Maar u speelt ook verstoppertje op geestelijk vlak. Waar het om het heil van uw ziel gaat, zou u waarachtig moeten blijven, of u laat alleen maar zien dat u niet in MIJ gelooft als hoogst Volmaakt, alles doordringend WEZEN.
En daarom is de mens die alles nalaat wat als arbeid aan zijn ziel is te beschouwen en dit ook openlijk toegeeft, nog beter te noemen dan diegenen die de indruk willen wekken goed en vroom te zijn en toch geen enkele zorg aan hun ziel besteden. Want dezen weten wat hun taak op aarde is, maar komen die niet na, maar veinzen dit. En elke leugen is van de tegenstander, dus schikt u zich ook vrijwillig naar zijn werkingssfeer.

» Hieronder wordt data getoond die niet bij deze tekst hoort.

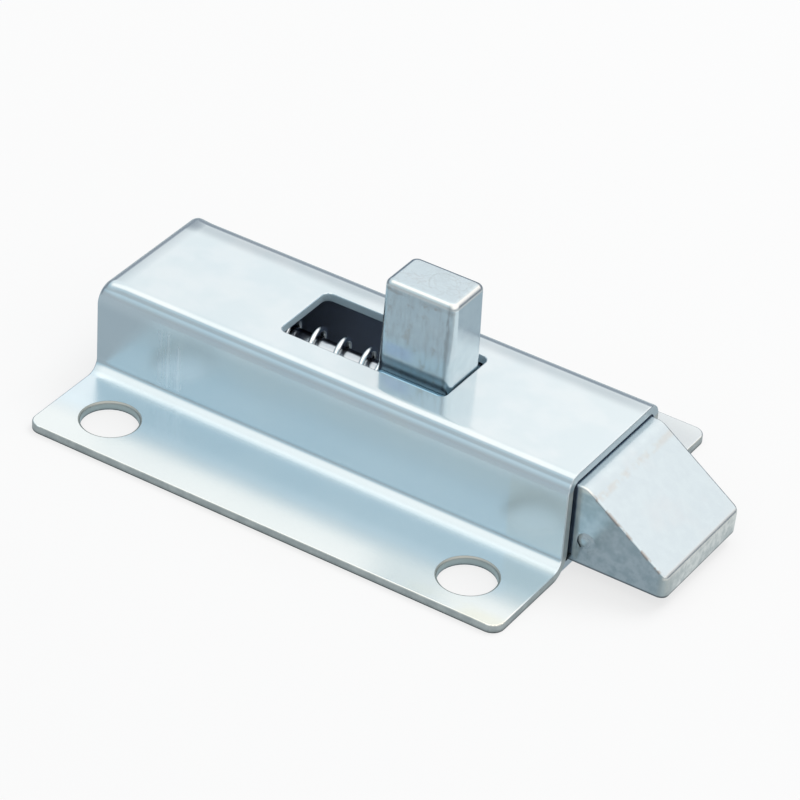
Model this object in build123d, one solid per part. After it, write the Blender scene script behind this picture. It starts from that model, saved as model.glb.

Wie er ernstig naar streeft volmaakt te worden, werkt in alle stilte aan zichzelf en de medemensen zullen daar maar weinig van merken, alleen diens levenswandel in liefde is naar buiten toe te herkennen. Ook werken van liefde kunnen worden voorgewend en in waarheid gericht zijn op een bepaald doel, maar ook deze worden door MIJ niet gewaardeerd, want ware liefde ontwaakt in het hart van de mens en is niet door uiterlijke handelingen te vervangen.
Dat zouden alle mensen zich goed in de oren moeten knopen, dat IK ware ernst verlang, waarbij het heil van de ziel wordt nagestreefd, dat IK geen genoegen neem met uiterlijkheden wanneer daar de ernst van de liefde bij ontbreekt en dat niemand tegenover MIJ kan doen alsof. In geest en waarheid moet u bidden en zo moet u ook in geest en waarheid handelen.

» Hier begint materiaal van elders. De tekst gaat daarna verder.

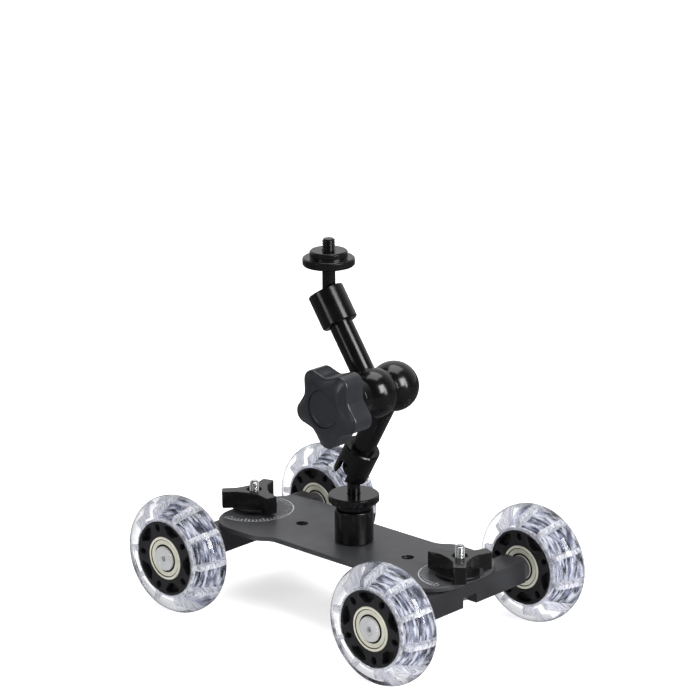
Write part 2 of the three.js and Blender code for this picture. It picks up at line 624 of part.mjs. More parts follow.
function armAssembly() {
  const arm = new THREE.Group();
  const lowerBall = new THREE.Vector3(0, 0, LOWER_BALL_Z);
  const direction = (lean) => new THREE.Vector3(Math.sin(radians(lean)), 0, Math.cos(radians(lean)));
  const hinge = lowerBall.clone().addScaledVector(direction(LOWER_ARM.lean), LOWER_ARM.length);

  const lowerStud = new THREE.Group();
  lowerStud.add(
    piece("lower_ball_stud", ballStudGeometry(), GLOSS_BLACK),
    piece("lower_lock_disc", lockDiscGeometry(LOWER_DISC_SEAT), GLOSS_BLACK),
  );
  lowerStud.position.copy(lowerBall);

  const lowerArm = new THREE.Group();
  lowerArm.add(...armPieces("lower", LOWER_ARM.length, false));
  lowerArm.rotation.set(Math.PI, radians(LOWER_ARM.lean), 0, "YXZ");
  lowerArm.position.copy(hinge);

  const upperHinge = hinge.clone().setY(-HINGE_OFFSET);
  const upperArm = new THREE.Group();
  upperArm.add(...armPieces("upper", UPPER_ARM.length, true));
  upperArm.rotation.y = radians(UPPER_ARM.lean);
  upperArm.position.copy(upperHinge);

  const upperStud = new THREE.Group();
  upperStud.add(
    piece("upper_ball_stud", ballStudGeometry(), GLOSS_BLACK),
    piece("upper_lock_disc", lockDiscGeometry(UPPER_DISC_SEAT), GLOSS_BLACK),
  );
  upperStud.rotation.x = Math.PI;
  upperStud.position.copy(upperHinge).addScaledVector(direction(UPPER_ARM.lean), UPPER_ARM.length);

  const centre = centrePieces();
  centre.position.copy(hinge);
  arm.add(lowerStud, lowerArm, upperArm, upperStud, centre);
  return arm;
}

const cameraSlider = new THREE.Group();
cameraSlider.name = "camera_slider";
cameraSlider.add(
  piece("deck_plate", deckGeometry(), ANODISED),
  axleAssembly("front", 1),
  axleAssembly("rear", -1),
  ...postPieces(),
  armAssembly(),
);

export default cameraSlider;
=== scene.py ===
"""Camera slider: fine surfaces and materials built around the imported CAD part.

Each piece is drawn in millimetres in its own axes, and show() places it in the frame, in metres.
"""
import json
import math

import bmesh
import bpy
from mathutils import Matrix, Vector


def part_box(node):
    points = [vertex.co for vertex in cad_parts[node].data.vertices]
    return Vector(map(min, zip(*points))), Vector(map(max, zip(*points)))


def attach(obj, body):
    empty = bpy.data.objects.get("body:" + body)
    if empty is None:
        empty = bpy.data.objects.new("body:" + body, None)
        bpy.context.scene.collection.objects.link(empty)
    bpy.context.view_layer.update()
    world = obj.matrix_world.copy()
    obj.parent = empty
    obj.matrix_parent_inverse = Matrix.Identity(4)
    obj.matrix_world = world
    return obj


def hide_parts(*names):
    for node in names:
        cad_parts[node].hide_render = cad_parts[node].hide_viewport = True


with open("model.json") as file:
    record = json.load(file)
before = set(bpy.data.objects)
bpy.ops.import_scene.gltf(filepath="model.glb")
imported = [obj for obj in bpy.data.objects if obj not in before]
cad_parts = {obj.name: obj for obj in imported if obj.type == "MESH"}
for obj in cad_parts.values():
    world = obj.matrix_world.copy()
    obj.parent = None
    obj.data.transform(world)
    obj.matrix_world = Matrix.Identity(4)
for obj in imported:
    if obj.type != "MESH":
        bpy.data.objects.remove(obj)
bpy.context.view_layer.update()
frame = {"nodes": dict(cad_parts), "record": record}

# ---------- driving dimensions, in millimetres ----------
METRES = 0.001
FINE = 128  # segments round large turned pieces
MEDIUM = 80
SMALL = 48
CUT = 1.0  # how far a cutter runs past the surface that it cuts
TOUCH = 0.03  # clearance between pieces that look pressed together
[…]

Maar elke uiterlijkheid is schijn en bedrog, wat het hart ook soms inziet en de mens daarom alle uiterlijkheden vermijdt zodra er in zijn hart het diepe en ernstige verlangen is zich met MIJ te verbinden. Dan is voor hem elke uiterlijkheid alleen storend om zich innerlijk te concentreren, dan zal hij zich ook ver houden van traditionele gebruiken die niets anders zijn dan symbolen waaraan de eigenlijke betekenis ontbreekt.

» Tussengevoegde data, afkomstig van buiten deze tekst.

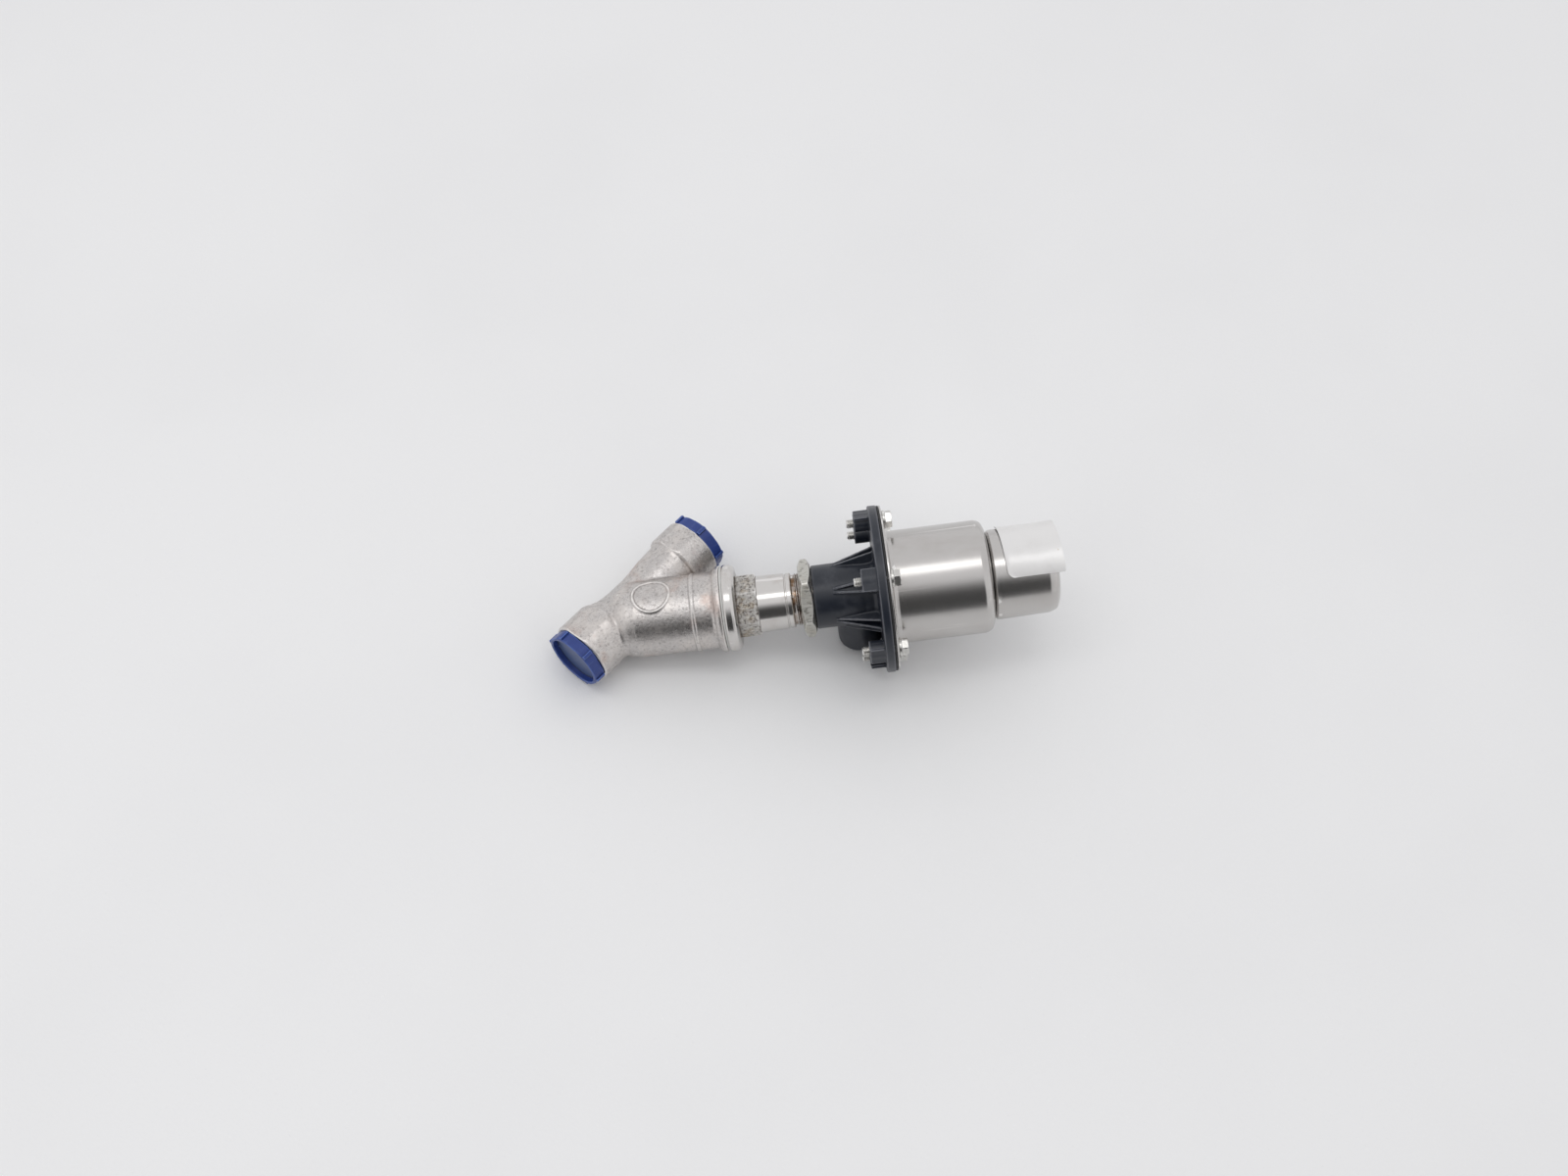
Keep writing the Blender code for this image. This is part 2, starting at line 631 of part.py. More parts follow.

Bij veel mensen ontbreekt het aan de juiste ernst om hun wezen ten goede te veranderen, en toch zal deze hem alleen maar een leven in gelukzaligheid opleveren, want een verkeerd gevormde ziel kan niet in een sfeer worden geplaatst waar ze zou vergaan. Ze kan het lichtrijk niet ingaan, wanneer ze zich tevoren niet zo heeft gevormd dat ze ontvankelijk is geworden voor licht. En met het doel van deze omvorming bevindt ze zich op aarde.
En daarom zou deze omvorming, de wezensverandering, met alle ernst moeten worden uitgevoerd, want er staat de mens daarvoor maar korte tijd ter beschikking, die echter volop voldoende is, wanneer hij de wil heeft bij MIJ te geraken.
Dan zal IK hem waarlijk bijstaan en hem op elke manier helpen rijp te worden, dan zal hij zichzelf herkennen en vanuit zijn hart roepen naar MIJ en IK zal zijn roep verhoren, omdat die in geest en waarheid naar MIJ werd opgezonden.